The implementation required some sort of infrastructure overhaul. At the back-end, which is the centralized storage backup, Fullerton procured new Dell servers and on the front-end, it procured thin-clients. The implementation partner was Anunta Technologies which provided fully managed services. In the industry, there are lot of managed services for the back-end side, but Fullerton India utilized them for implementation and for ensuring application delivery-as-a-service on all locations. It also ensures a single point of contact for anything to do with end-user computing.
Although being mid-way in its implementation, Fullerton India has already started accruing benefits. Once the PCs started getting outdated, the organization was receiving lot of help-desk tickets for PC related issues, either for upgrade or more memory etc.

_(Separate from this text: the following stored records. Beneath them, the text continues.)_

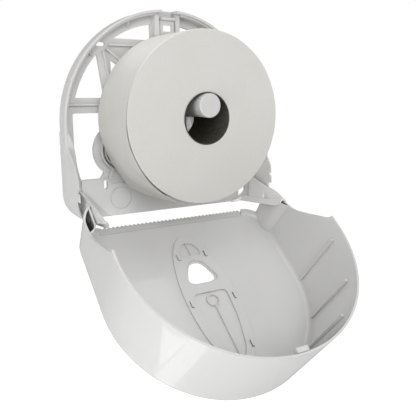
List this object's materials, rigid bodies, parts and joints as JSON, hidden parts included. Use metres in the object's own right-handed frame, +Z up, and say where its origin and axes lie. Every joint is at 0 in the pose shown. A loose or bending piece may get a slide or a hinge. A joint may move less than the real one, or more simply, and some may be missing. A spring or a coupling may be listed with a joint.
{
  "type": "jumbo toilet roll dispenser",
  "caption": "Wall-held dispenser for a jumbo toilet roll: a lattice plate with a spindle, and a deep hinged cover that swings down for loading.",
  "frame": {"origin": "on the wall plane, at the centre of the plate's arched top", "axes": "+X to the right seen from the room, +Y into the wall, so the object stands towards -Y, +Z up"},
  "size_m": [0.287, 0.2961, 0.4197],
  "materials": {
    "plate_plastic": "fine satin",
    "cover_plastic": "gloss outside",
    "insert_plastic": "gloss",
    "fitting_plastic": "satin",
    "dark_plastic": "matte",
    "core_card": "matte",
    "paper_white": "soft matte"
  },
  "bodies": {
    "base": {"back_plate": "plate_plastic", "plate_rim": "plate_plastic", "ear_left": "plate_plastic", "ear_right": "plate_plastic", "arm_left": "plate_plastic", "arm_right": "plate_plastic", "latch_tower": "plate_plastic", "hub_pad": "dark_plastic", "spindle": "fitting_plastic", "hinge_pin_left": "fitting_plastic", "hinge_pin_right": "fitting_plastic"},
    "latch": {"latch_tongue": "fitting_plastic"},
    "cover": {"cover_shell": "cover_plastic", "cover_ribs": "cover_plastic", "tear_edge": "fitting_plastic", "lock_catch": "cover_plastic", "window_insert": "insert_plastic"},
    "roll": {"roll_core": "core_card", "paper_roll": "paper_white", "paper_tail": "paper_white"}
  },
  "joints": [
    {"name": "cover_hinge", "type": "hinge", "parent": "base", "child": "cover", "pos_m": [0, -0.0643, -0.1016], "axis": [1, 0, 0], "range_deg": [-127, 0]},
    {"name": "roll_spin", "type": "hinge", "parent": "base", "child": "roll", "pos_m": [0.0075, -0.0578, 0.0089], "axis": [0, 1, 0], "continuous": true},
    {"name": "latch_press", "type": "hinge", "parent": "base", "child": "latch", "pos_m": [0, -0.0038, 0.1018], "axis": [1, 0, 0], "range_deg": [-4, 0], "stiffness_Nm_per_rad": 0.3}
  ]
}
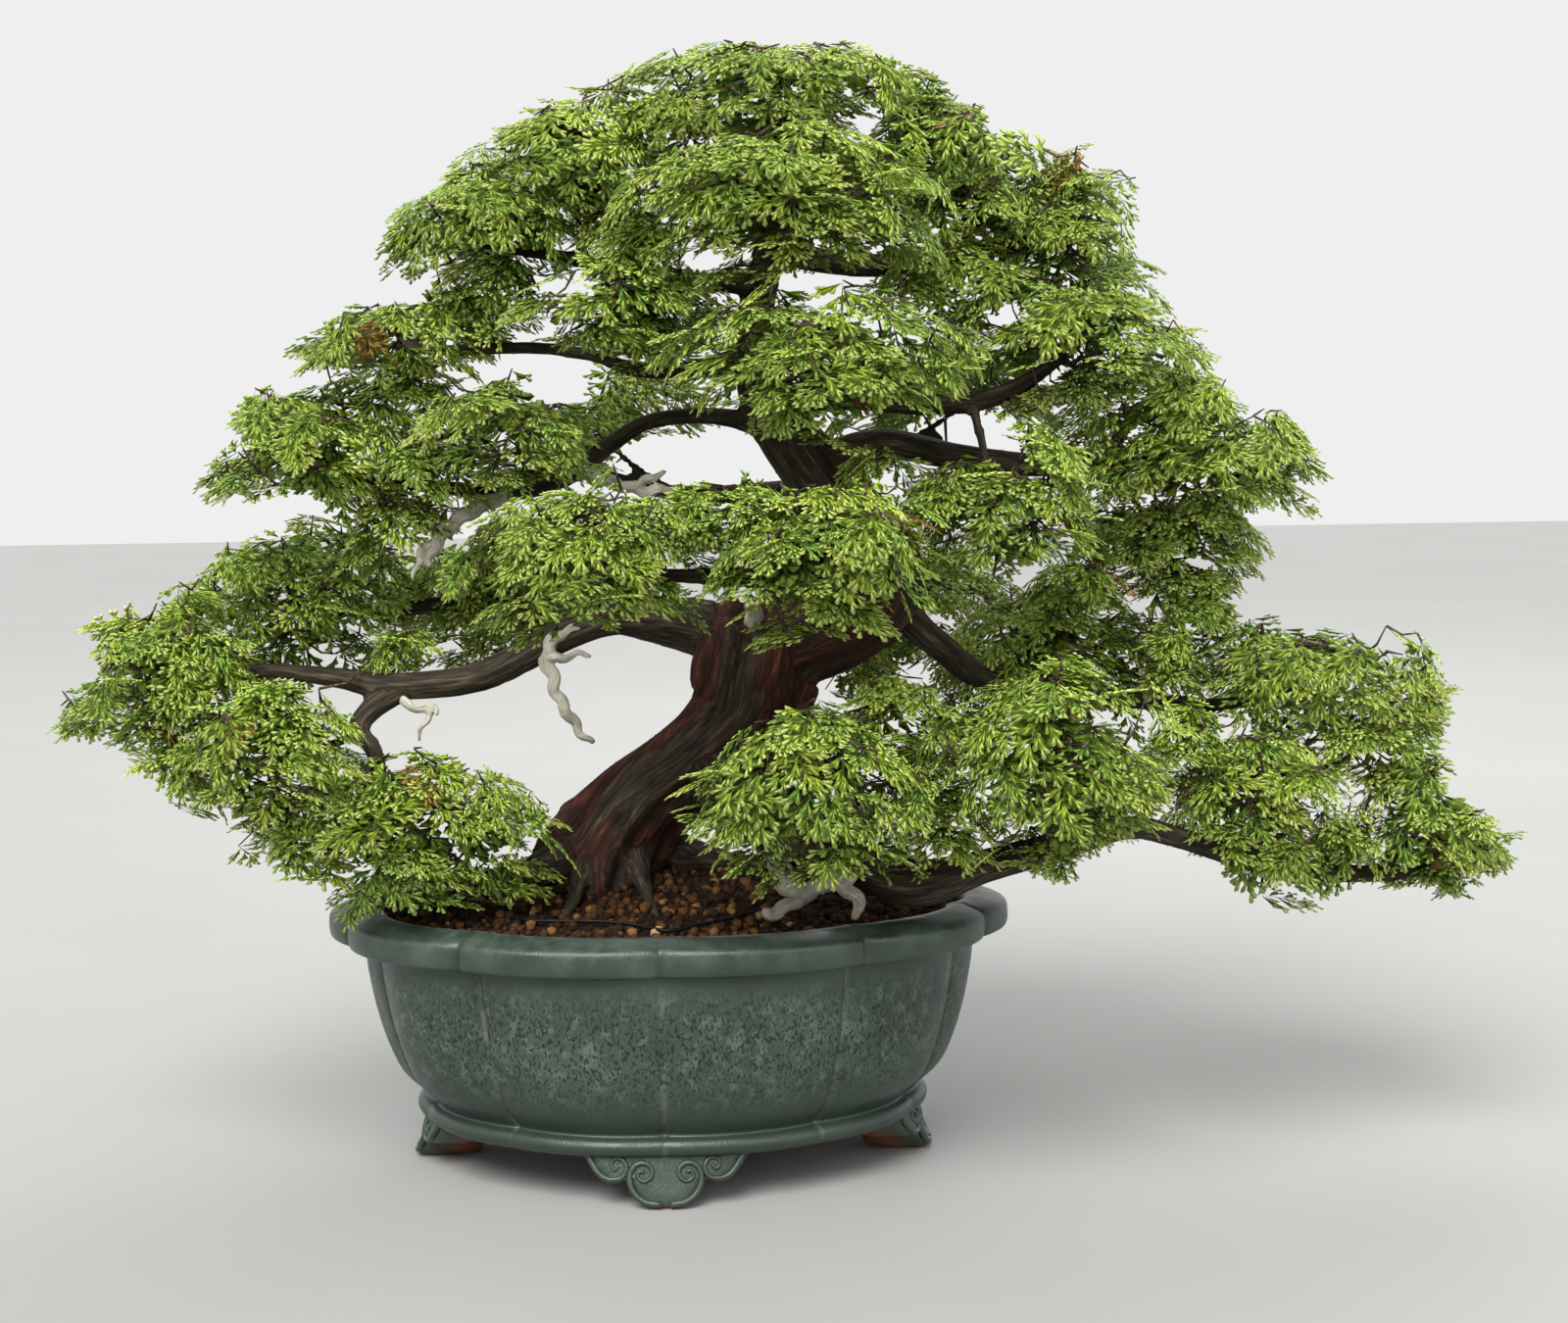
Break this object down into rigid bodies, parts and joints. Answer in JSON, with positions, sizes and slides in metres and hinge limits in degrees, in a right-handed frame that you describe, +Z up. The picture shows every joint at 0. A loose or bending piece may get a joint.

Help-desk tickets for those locations where thin-clients have been installed has gone down considerably. Today, when power has become such a valuable commodity, the organization is saving a lot on power, post implementation. During the POC itself, the power saving was around 50%. Also, with thin-clients boot up is instant, thus resulting in more productive time.
Fullerton India accumulated lot of valuable learnings during the implementation. Says Handa, “It is necessary to do the homework and carefully assess the requirements. There is no need to follow the herd. Any implementation, especially of this scale, has to be an IT-enabled business affirmation program, wherein you have to do proper planning; extensive communication, user awareness and being with users during the implementation stage is very essential.” Also, he says, any new discovery or lesson during POC should be documented.
Next on the agenda is to leverage BYOD in the next financial year. Since Fullerton India has the back-end infrastructure in place, it can be extended to a variety of end-user devices including tablets. Says Handa, “More and more organizations will be jumping onto what is termed as the ‘consumerization of IT,’ leading to the use of heterogeneous end-points.”